We visited a local elementary school to talk with one of the teachers and her class. She gave us an overview about the kids' curricula and also told specific stories. There's a strong emphasis on environmentalism, such as the part about John Muir, field trips, and a small farm right on school grounds. There were goats, sheep, many chickens, and a garden filled with many crops! O_O Obviously I've been a city and suburbs person most of my life...

The kids do lots of hands-on stuff, which is really nice. Activities like role-playing, reenactments of historical events, "lab" stuff like basic E&M and circuits. I get the sense that the science and math components are kind of weak, but I'm biased :-P They have many books about art and Shakespeare (!) and some exploratory science subjects.

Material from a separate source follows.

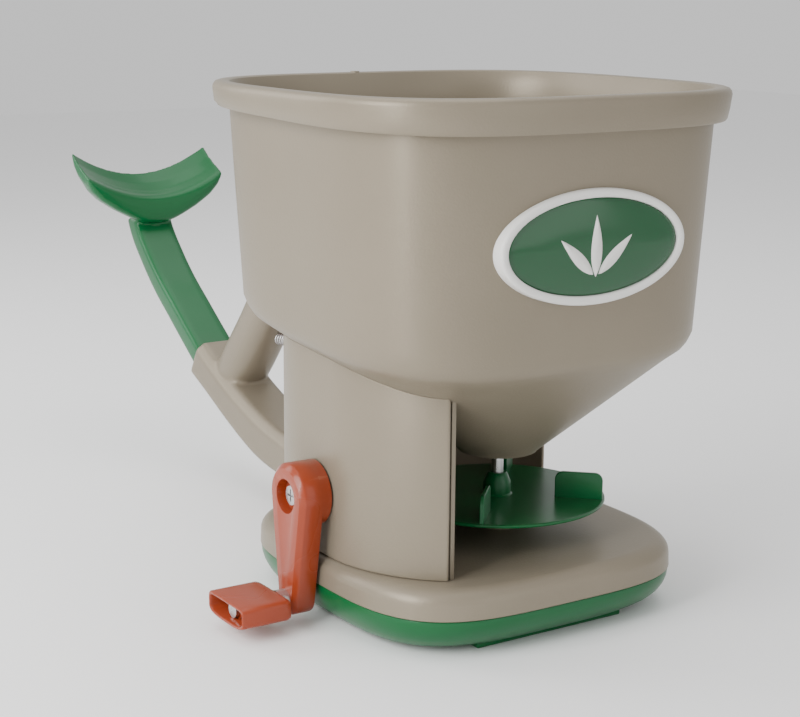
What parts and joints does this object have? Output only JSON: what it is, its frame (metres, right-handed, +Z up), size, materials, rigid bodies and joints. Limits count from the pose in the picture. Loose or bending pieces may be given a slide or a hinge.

I chatted with Jamie (sp?), who seemed on the quiet side (though from personal experience, 90% of quiet people I've met turned out to the most interesting). She likes to draw and showed me one of her artworks -- a hummingbird (which was for some reason black, but it was nicely-drawn.) I learned that Jamie's dad works at DreamWorks after one of her friends mentioned their show-and-tell from the other day.

She showed me the cube clock that her teacher randomly found in her closet. The clock tells time by rotation of various slices of a truncated corner. Quite fascinating...

Jamie has two cats, one named Mystery (4-year-old) and one named Bobo (9-month old). Bobo roams around a lot while Mystery just likes to be petted :-)

From what I gather, she would probably enjoy some type of artistic design toy. She was subtly more excited when talking about art class and the activities involved. Watercolor and some kind of marble-textured painting with floating a piece of paper over the medium.

Hmmm... maybe I should read up a little on developmental psychology too, about how children's mind at this stage is like. My own childhood is hardly a typical example...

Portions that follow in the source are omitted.